Posted by M. C. on March 29, 2022

Instead of using physical men to subjugate the locals through superior weaponry and bribes to get them to extract the mineral wealth which the colonialists take back home, today we use the post-WWII institutions to run that same system through debt issuance for capex and the interest payments (in this case pure economic rent – unearned wealth).

Author: Tom Luongo

I don’t think everyone has yet caught the significance of Russia announcing they are putting a floor under the price of gold.  But, to be clear, Russia just broke the paper gold suppression scheme.

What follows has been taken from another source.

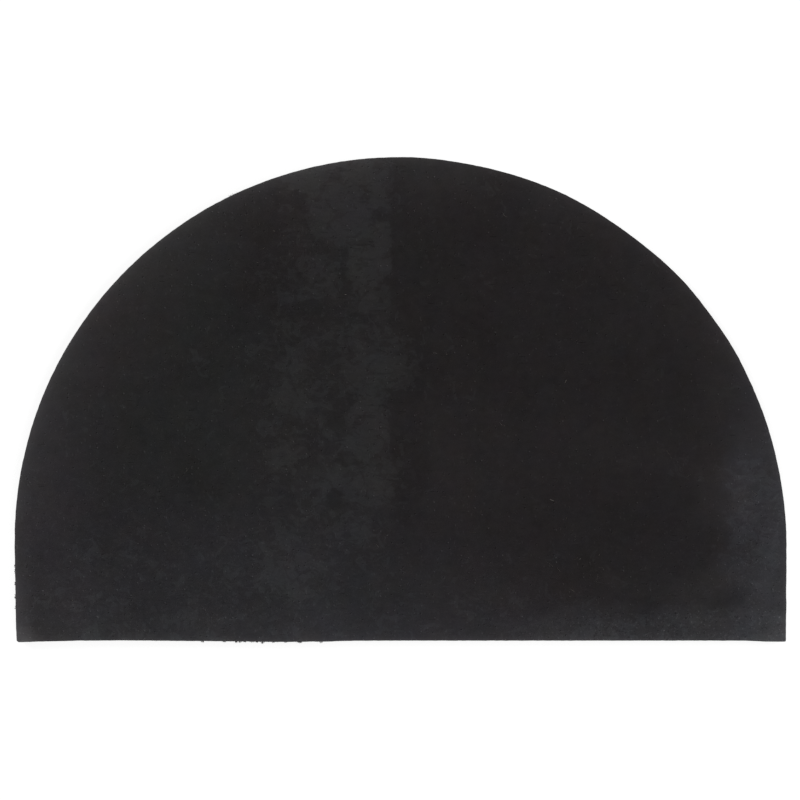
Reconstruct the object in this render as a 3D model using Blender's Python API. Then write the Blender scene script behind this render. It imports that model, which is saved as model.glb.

On Friday the Bank of Russia announced:

RUB5000 to the ounce at an exchange rate of 100 RUB/USD implies a $1550 per ounce gold price.

For a few days previous to this announcement, which they knew was coming, The West was running around with multiple bits of legislation to try and keep the Russians from selling their gold.

The G7 think the sanctions are hitting so hard that Putin will be forced to sell his gold to evade sanctions to pay for things.  They are literally running a script in their heads that is not actually playing out in the real world.

But, whatever, Neocons never met an ugly stick that they didn’t want to use to beat someone over the head with.  Too bad all they’re doing is hitting a rubber tire.

Boing!

Because here’s the gig, Russia won’t be selling any gold. They’re buying it.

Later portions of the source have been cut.